====== RAW DATA

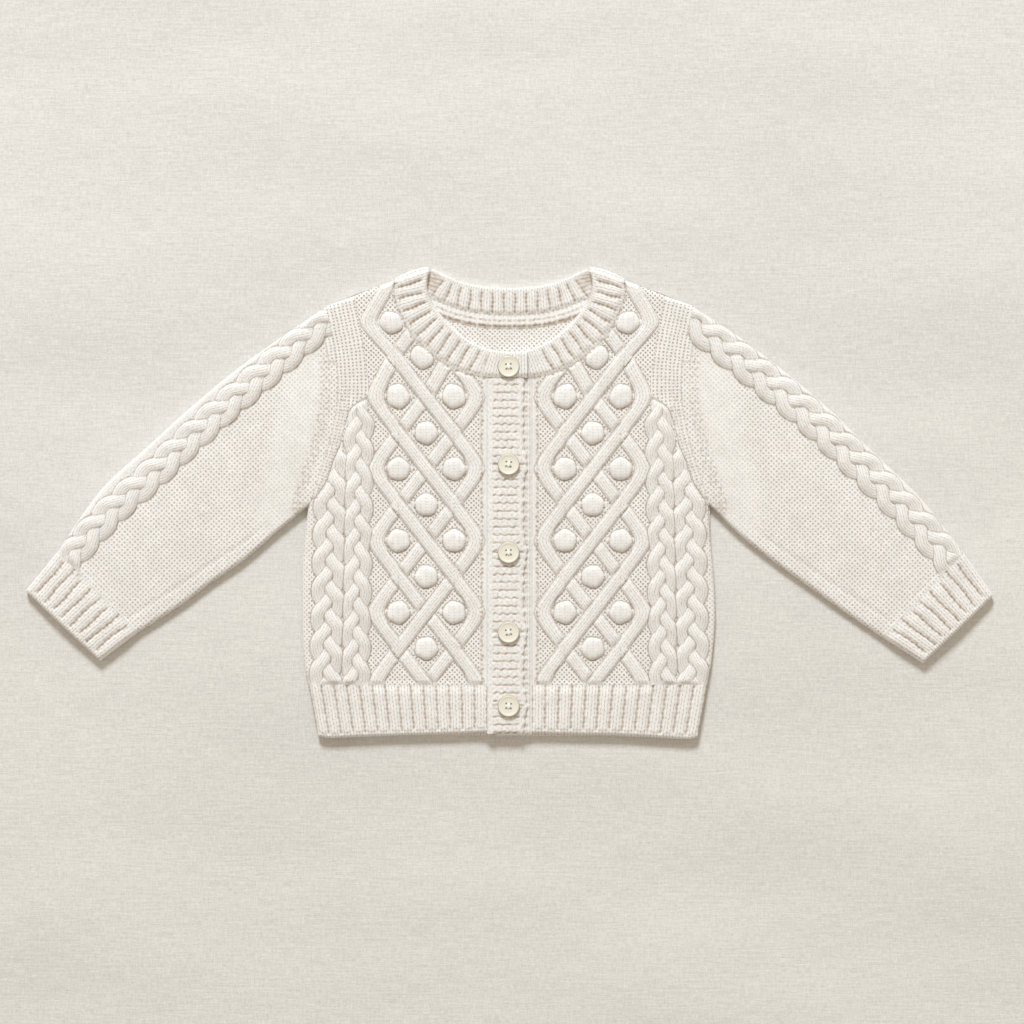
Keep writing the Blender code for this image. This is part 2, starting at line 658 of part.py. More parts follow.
def add_sleeve(side, name, material, parent):
    table = SLEEVES[side]
    line = smooth_curve(SLEEVE_PLAIT_LINES[side])
    cusp = SLEEVE_FIRST_CUSP[side]
    first, _ = beside(line, np.array([cusp.out]), np.array([cusp.level]))
    length = np.hypot(*np.diff(smooth_curve(table)[:, :2], axis=0).T).sum()
    places = spread(0, len(table) - 1, SLEEVE_ROW * (len(table) - 1) / length)
    places[0] += SEAM / 30
    places[-1] -= SEAM / 40
    plaited = np.array([0, 1.0, 3.0, 6.0, 9.5, 13.0, 16.5, 20.0, 23.5, 27.0, 31.0]) / 100
    parts = np.concatenate([plaited, [0.4, 0.52, 0.64, 0.76, 0.88, 0.97, 0.99, 1.0]])
    plan = tube_plan(table, places, parts)
    along, left = beside(line, plan[:, :, 0], plan[:, :, 1])
    down = along - first[0] - 1.25 * LOBE_PITCH
    height = plait_relief(down, left, SLEEVE_PLAIT_SWING[side], SLEEVE_PLAIT_HALF)
    made = add_object(name, tube(side, plan, parts, height), material, parent)
    few = np.concatenate([[places[0]], spread(0.3, len(table) - 1.3, 1.0), [places[-1]]])
    cut_slit(made, side, tube_plan(table, few, np.linspace(0, 1, 11)), parent)


def add_cuff(side, name, material, parent):
    table = (SLEEVES[side][-1], CUFF_ENDS[side])
    thirds = np.arange(0, CUFF_RIBS * 3 + 1) / (CUFF_RIBS * 3)
    parts = np.sort(np.concatenate([thirds, [0.012, 0.988]]))
    places = np.array([SEAM / 33, 0.12, 0.92, 1.0])
    ribbed = between(0, 0.1, places) * between(1.02, 0.92, places)
    height = ribs(parts * CUFF_RIBS + 0.5, 1) * ribbed[:, None] - 0.8 * between(0.9, 1.0, places)[:, None]
    plan = tube_plan(table, places, parts)
    made = add_object(name, tube(side, plan, parts, height), material, parent)
    cut_slit(made, side, tube_plan(table, places[[0, -1]], np.linspace(0, 1, 3)), parent)


def neckband():
    """A ribbed ring that folds over at each shoulder and laps at the front."""
    front_line = smooth_curve(NECK_FRONT, 12)
    back_line = smooth_curve(NECK_BACK, 12)
    stations = []
    lap = Band(-NECKBAND_LAP_END, 81.4, -NECKBAND_LAP_END, 98.3)
    right_front = np.concatenate([smooth_rows((lap, NECK_FRONT[0]), np.linspace(0, 0.99, 8)), front_line])
    under = Band(NECKBAND_UNDER_END, 81.4, NECKBAND_UNDER_END, 98.3)
    under_line = smooth_rows((NECK_FRONT[0], under), np.linspace(0.01, 1, 6))
    left_front = np.concatenate([front_line[::-1], under_line])
    stations += resampled(right_front, RIGHT, "front")
    stations += fold_stations(NECK_FRONT[-1], RIGHT, opening=True)
    stations += resampled(back_line, RIGHT, "back")[:-1]
    stations += resampled(back_line[::-1], LEFT, "back")
    stations += fold_stations(NECK_FRONT[-1], LEFT, opening=False)
    stations += resampled(left_front, LEFT, "under")
    return swept(np.array(stations))


def resampled(line, side, place):
    """Rings across the band at each third of a rib, following a line of seam and rim points."""
    middle = (line[:, :2] + line[:, 2:]) / 2
    travelled = np.concatenate([[0], np.cumsum(np.hypot(*np.diff(middle, axis=0).T))])
    count = round(travelled[-1] / NECK_RIB_PITCH) * 3
    rings = []
    for third in range(count + 1):
        row = [np.interp(third * travelled[-1] / count, travelled, line[:, n]) for n in range(4)]
        rings.append(band_ring(row, side, place, float(ribs(third / 3 + 0.5, 1))))
    return rings


def band_ring(row, side, place, rib):
    """A ring round the band's section, which lies with its inner face up behind the neck."""
    seam, rim = np.array(row[:2]), np.array(row[2:])
    across = (rim - seam) / math.hypot(*(rim - seam))
    seam = seam + across * SEAM
    x = side * (seam[0] + rim[0]) / 2
    if place == "back":
        inner, outer = WALL, 0.0
        inner_rib, outer_rib = rib * float(between(44.0, 36.0, np.array(abs(x)))), 0.0
    else:
        inner, outer = FRONT_LOW, FRONT_TOP
        ribbed = between(13.5, 20.0, np.array(x)) if place == "under" else between(10.0, 16.0, np.array(-x))
        inner_rib, outer_rib = 0.0, rib * float(ribbed)
        if place == "front":
            inner = FRONT_LOW + float(lap_rise(np.array(x)))
            outer = FRONT_TOP + float(lap_top(np.array(x)))
    length = math.hypot(*(rim - seam))
    ring = []
    for part, height in BAND_PROFILE:
        spot = seam + across * part * length
        rise = (height == 1) * outer_rib + (height == 0 and 0 < part < 1) * inner_rib
        ring.append((side * spot[0], spot[1], inner + height * (outer - inner) + rise))
    return ring


def fold_stations(row, side, opening):
    """Rings round the hairpin fold at a shoulder, from the front layer over to the back layer."""
    seam, rim = np.array(row[:2]), np.array(row[2:])
    across = (rim - seam) / math.hypot(*(rim - seam))
    seam = seam + across * SEAM
    length = math.hypot(*(rim - seam))
    centre_z = WALL + SEAM
    rings = []
    for angle in (45, 90, 135):
        ring = []
        for part, height in BAND_PROFILE:
            spot = seam + across * part * length
            radius = SEAM + height * WALL
            reach = radius * math.sin(math.radians(angle))
            z = centre_z + radius * math.cos(math.radians(angle))
            ring.append((side * spot[0], spot[1] + reach, z))
        rings.append(ring)
    return rings if opening else rings[::-1]


def buttonhole_band():
    """The lapping band, whose free edge swells a little at each button."""
    levels = spread(BAND_FOOT, BAND_HEAD - GAP, 8.0)
    rings = []
    for level in levels:
        swell = max(math.exp(-(((level - button) / 9.0) ** 2)) for button in BUTTON_LEVELS)
        edge = 9.2 + 2.4 * swell
        seam = -BAND_OUT + SEAM
        rings.append([
            (seam, level, FRONT_LOW), (LAP_START + 0.6, level, FRONT_LOW), (LAP_END - 0.4, level, LAP_LOW),
            (edge, level, LAP_LOW), (edge, level, LAP_TOP - 1.1), (edge - 1.4, level, LAP_TOP),
            (-3.0, level, LAP_TOP), (LAP_END, level, LAP_TOP - 0.1),
            (seam, level, FRONT_TOP + float(lap_top(np.array(seam))))])
    return swept(np.array(rings))


def button_band():
    rings = []
    for level in spread(BAND_FOOT - 1.2, BAND_HEAD - GAP, 33.0):
        rings.append([
            (BUTTON_BAND_REACH, level, FRONT_LOW), (BUTTON_BAND_REACH, level, FRONT_TOP - 0.8),
            (BUTTON_BAND_REACH + 1.2, level, FRONT_TOP), (BAND_OUT - GAP + SEAM, level, FRONT_TOP),
            (BAND_OUT - GAP + SEAM, level, FRONT_LOW)])
    return swept(np.array(rings))


def button(level):
    """A dished disc with a raised rim, turned round its own axis."""
    bm = bmesh.new()
    low = LAP_TOP + GAP
    verts = [bm.verts.new((radius * MM, 0, (low + height) * MM)) for radius, height in BUTTON_SECTION]
    edges = [bm.edges.new(pair) for pair in zip(verts[:-1], verts[1:])]
    bmesh.ops.spin(bm, geom=verts + edges, cent=(0, 0, 0), axis=(0, 0, 1), angle=2 * math.pi,
                   steps=BUTTON_STEPS, use_merge=True)
    bmesh.ops.remove_doubles(bm, verts=bm.verts, dist=1e-6)
    bmesh.ops.translate(bm, verts=bm.verts, vec=(BUTTON_OUT * MM, level * MM, 0))
    return bm


def clear_scene():
    for item in list(bpy.data.objects):
        bpy.data.objects.remove(item)


def main():
    clear_scene()
    garment = bpy.data.objects.new("cardigan", None)
    bpy.context.scene.collection.objects.link(garment)
    knit, rib_knit = wool("body_wool", WOOL), wool("rib_wool", RIB_WOOL)
    band_knit, cream = wool("band_wool", RIB_WOOL), wool("button_resin", BUTTON_CREAM, 0.35)
    add_object("back", back(), knit, garment)
    add_object("front_right", front(RIGHT), knit, garment)
    add_object("front_left", front(LEFT), knit, garment)
    add_sleeve(RIGHT, "sleeve_right", knit, garment)
    add_sleeve(LEFT, "sleeve_left", knit, garment)
    add_cuff(RIGHT, "cuff_right", rib_knit, garment)
    add_cuff(LEFT, "cuff_left", rib_knit, garment)
    add_object("hem_right", hem(RIGHT), rib_knit, garment)
    add_object("hem_left", hem(LEFT), rib_knit, garment)
    add_object("hem_back", hem_back(), rib_knit, garment)
    add_object("neckband", neckband(), rib_knit, garment)
    add_object("buttonhole_band", buttonhole_band(), band_knit, garment)
    add_object("button_band", button_band(), band_knit, garment)
    for number, level in enumerate(BUTTON_LEVELS, 1):
        add_object(f"button_{number}", button(level), cream, garment)


main()
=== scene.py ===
"""Dresses the baby cardigan's solids in knitted wool, lays it on linen and lights it.

Tables are in millimetres, and meshes in metres. X runs along the wingspan, Y from hem to neck and
Z up. "out" is a distance from the centre line, so one table serves both halves, and RIGHT and LEFT
are the wearer's sides.
"""

import math
from collections import namedtuple

import bmesh
import bpy
import numpy as np
from mathutils import Matrix


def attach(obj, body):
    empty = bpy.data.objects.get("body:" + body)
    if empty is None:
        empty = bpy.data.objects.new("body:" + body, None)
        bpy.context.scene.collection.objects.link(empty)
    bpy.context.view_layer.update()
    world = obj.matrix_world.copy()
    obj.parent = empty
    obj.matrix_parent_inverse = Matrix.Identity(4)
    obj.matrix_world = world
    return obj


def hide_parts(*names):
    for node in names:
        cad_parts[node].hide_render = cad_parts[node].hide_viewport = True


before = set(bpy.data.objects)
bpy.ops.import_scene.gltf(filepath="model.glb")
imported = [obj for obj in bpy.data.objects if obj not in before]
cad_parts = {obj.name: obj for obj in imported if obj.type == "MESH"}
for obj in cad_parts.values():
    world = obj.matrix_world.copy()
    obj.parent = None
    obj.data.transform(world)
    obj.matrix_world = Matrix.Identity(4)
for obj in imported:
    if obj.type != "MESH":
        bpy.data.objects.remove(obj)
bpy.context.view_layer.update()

MM = 0.001
RIGHT, LEFT = -1, 1

# ---------------------------------------------------------------- sizes

WALL = 3.0
GAP = 0.3
SEAM = -0.1  # knitted edges close over the gap between the solids
FRONT_LOW = WALL + GAP
FRONT_TOP = FRONT_LOW + WALL
FOLD_RADIUS = 3.4
FOLD_LOW = FRONT_LOW + 0.8
WALL_FOOT = 1.0  # height of the back's edge above the surface that it lies on
HEM_TOP = -118.0

BAND_OUT = 14.6
LAP_LOW = FRONT_TOP + GAP
LAP_TOP = LAP_LOW + WALL
LAP_START, LAP_END = -14.0, -10.2
BAND_HEAD = 81.4
BAND_FOOT = -149.6
BUTTONHOLE_BAND_WIDE = 24.5
BUTTON_BAND_WIDE = 23.2
BUTTON_BAND_REACH = -8.8
NECKBAND_UNDER_END = -8.4
NECKBAND_LAP_END = 11.6

BUTTON_OUT = -0.6
BUTTON_LEVELS = (88.6, 25.2, -32.0, -83.7, -131.5)
BUTTON_TURNS = (4, -6, 3, 8, -3)  # degrees
BUTTON_LOW = LAP_TOP + GAP

COLUMN_PITCH = 18.1
ROW_PITCH = 23.335
ROPE_HALF = 4.2
ROPE_HIGH = 1.35
TUCKED = 0.2  # share of its height that a rope keeps where it passes under another
TURN_ROUNDING = 0.2
SINGLE_ROPE_ROW = -2.2  # above this row of the lattice no rope passes under another
LAST_BOBBLE_ROW = 7
BOBBLE_RADIUS = 7.5
BOBBLE_HIGH = 2.5
EAR_HIGH, EAR_OUT, EAR_RADIUS = 0.4, 7.8, 1.9  # the small stitches on each side of a bobble
MIDDLE_OUT = 54.1  # middle of the lattice
PANEL_OUT = MIDDLE_OUT + 2 * COLUMN_PITCH
SIDE_WIDE = 42.0  # from the lattice to the side

LOBE_PITCH = 18.1
PLAIT_HIGH = 2.2
PLAIT_WEAVE = 0.8
PLAIT_SQUARE = -0.09  # below 0, a strand turns sharply at the edges of the plait
PLAIT_HEAD_LEVEL, PLAIT_FOOT_LEVEL = 0.0, -118.0

RIB_HIGH = 1.3
RIB_SWELL = 0.25
RIB_START = 0.25  # share of its height that a rib has at its seam with moss stitch
PLAIT_RIB_START = 1.0  # and at its seam with a plait
RIB_LONG = 33.0
HEM_WIDE = 115.0
NECK_RIB_PITCH = 7.5
HEM_RIB_PITCH = 8.6
CUFF_RIBS = 9
CUFF_WIDE = 72.0
GARTER_PITCH = 5.13
GARTER_HIGH = 0.95
RIDGE_WIDE = 7.6
RIDGE_HIGH = 0.9
PICKED_UP = 3.4  # from the seam to the line where a band's stitches were picked up

SHOULDER_DEEP = 40.0  # below the shoulder the back's rows straighten over this distance
TIP_FALL = 28.0  # and fall by this much at the side

SLEEVE_DOME = 1.2
SLIT_HIGH = 0.5
SLEEVE_ROW_LONG = 38.0  # usual distance between two rows of a sleeve's table
ARMHOLE_FADE = 0.55

# Fineness of the meshes
FRONT_STEP = 0.66
FAN_STEP = 0.055
SLEEVE_STEP = 0.72
BACK_STEP = 0.75
RIB_STEP = 0.6
EDGE_STEP = 1.5

# The dark line beside a raised cord is painted shade
SHADE_LINE_REACH = 0.7  # reach of the dark line beside a raised cord

# Sections of cords that are rounder than a rope, as flatness and steepness
PLAIT_SECTION, BOBBLE_SECTION, EAR_SECTION = (2.6, 0.7), (3.2, 0.6), (2.0, 0.6)

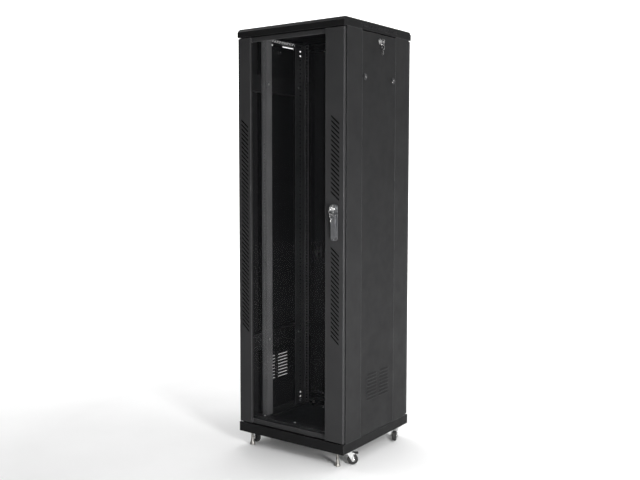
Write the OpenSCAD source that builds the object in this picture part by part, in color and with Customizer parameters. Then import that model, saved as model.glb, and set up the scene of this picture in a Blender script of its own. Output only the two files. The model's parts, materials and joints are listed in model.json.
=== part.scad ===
// Free-standing 19-inch network rack cabinet, with a glass front door, a steel rear door,
// lift-off side panels, four mounting rails, castors and levelling feet.
// Millimetres. Origin on the floor under the middle of the case, +Z up, front at -Y.

/* [Case] */
// Usable height in rack units
rack_units = 42; // [36:1:42]
// Width of the case
case_w = 600; // [600:10:700]
// Depth of the case
case_d = 600; // [600:10:800]
// Height of the case above the floor
foot_h = 68; // [68:1:72]
// Height of the base ring
base_h = 45; // [45:1:60]
// Height of the roof rim
roof_h = 40; // [40:1:50]
// Bevel along the front and rear edges of the roof
roof_bevel = 15; // [8:1:18]
// Thickness of the folded sheet steel
sheet = 1.5; // [1.2:0.1:1.5]

/* [Doors] */
// Thickness of a door
door_t = 14; // [14:0.5:14.5]
// Gap above and below a door
door_gap = 5.5; // [4:0.5:7]
// Width of the hinge-side stile of the front door
hinge_stile_w = 72; // [68:1:90]
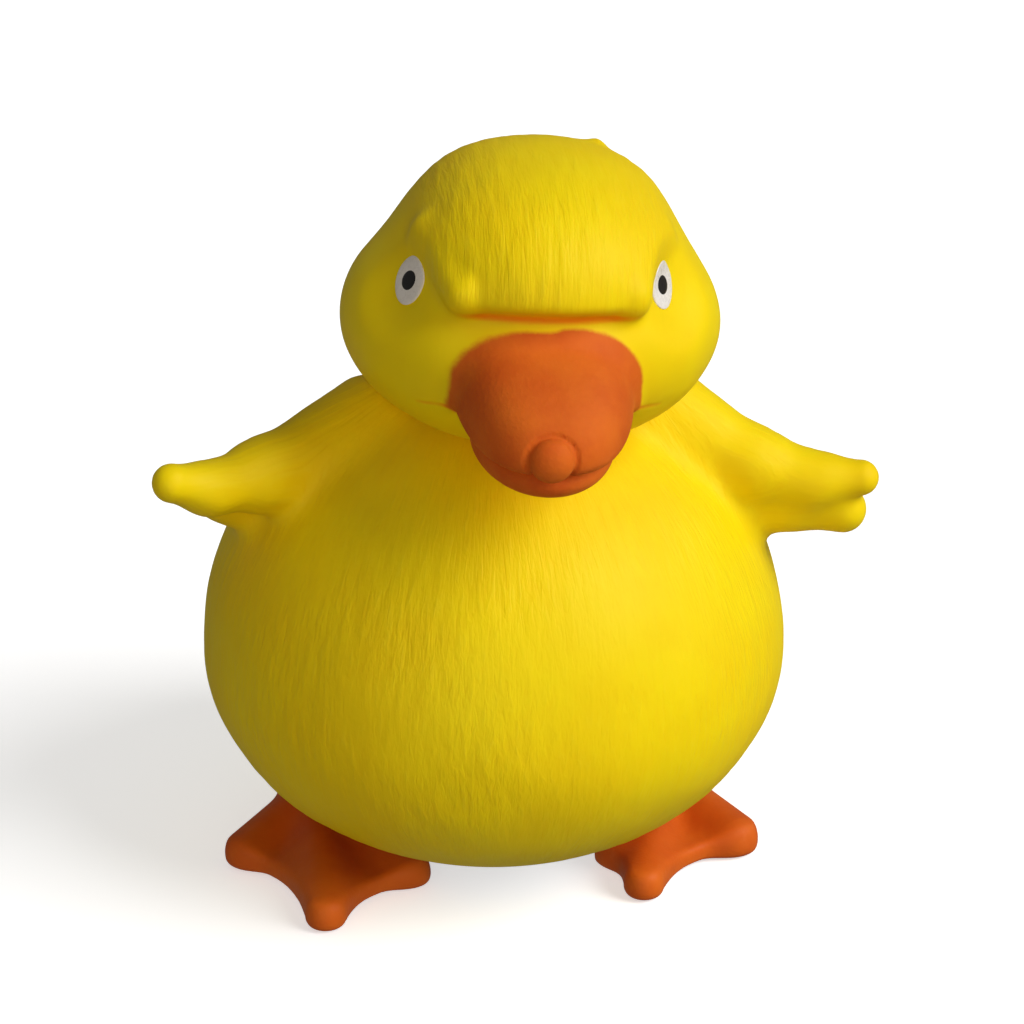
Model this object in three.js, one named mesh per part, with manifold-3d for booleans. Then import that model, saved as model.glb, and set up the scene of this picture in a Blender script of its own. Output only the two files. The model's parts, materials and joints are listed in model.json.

============

REQUIRED WORK. Extract the lines from the line with "bpy.context.scene.collection.objects.link(empty)" to the line with "BUTTON_LOW = LAP_TOP + GAP", inclusive, reproducing them exactly and leaving out every other line.

COMPLETE OUTPUT.
        bpy.context.scene.collection.objects.link(empty)
    bpy.context.view_layer.update()
    world = obj.matrix_world.copy()
    obj.parent = empty
    obj.matrix_parent_inverse = Matrix.Identity(4)
    obj.matrix_world = world
    return obj


def hide_parts(*names):
    for node in names:
        cad_parts[node].hide_render = cad_parts[node].hide_viewport = True


before = set(bpy.data.objects)
bpy.ops.import_scene.gltf(filepath="model.glb")
imported = [obj for obj in bpy.data.objects if obj not in before]
cad_parts = {obj.name: obj for obj in imported if obj.type == "MESH"}
for obj in cad_parts.values():
    world = obj.matrix_world.copy()
    obj.parent = None
    obj.data.transform(world)
    obj.matrix_world = Matrix.Identity(4)
for obj in imported:
    if obj.type != "MESH":
        bpy.data.objects.remove(obj)
bpy.context.view_layer.update()

MM = 0.001
RIGHT, LEFT = -1, 1

# ---------------------------------------------------------------- sizes

WALL = 3.0
GAP = 0.3
SEAM = -0.1  # knitted edges close over the gap between the solids
FRONT_LOW = WALL + GAP
FRONT_TOP = FRONT_LOW + WALL
FOLD_RADIUS = 3.4
FOLD_LOW = FRONT_LOW + 0.8
WALL_FOOT = 1.0  # height of the back's edge above the surface that it lies on
HEM_TOP = -118.0

BAND_OUT = 14.6
LAP_LOW = FRONT_TOP + GAP
LAP_TOP = LAP_LOW + WALL
LAP_START, LAP_END = -14.0, -10.2
BAND_HEAD = 81.4
BAND_FOOT = -149.6
BUTTONHOLE_BAND_WIDE = 24.5
BUTTON_BAND_WIDE = 23.2
BUTTON_BAND_REACH = -8.8
NECKBAND_UNDER_END = -8.4
NECKBAND_LAP_END = 11.6

BUTTON_OUT = -0.6
BUTTON_LEVELS = (88.6, 25.2, -32.0, -83.7, -131.5)
BUTTON_TURNS = (4, -6, 3, 8, -3)  # degrees
BUTTON_LOW = LAP_TOP + GAP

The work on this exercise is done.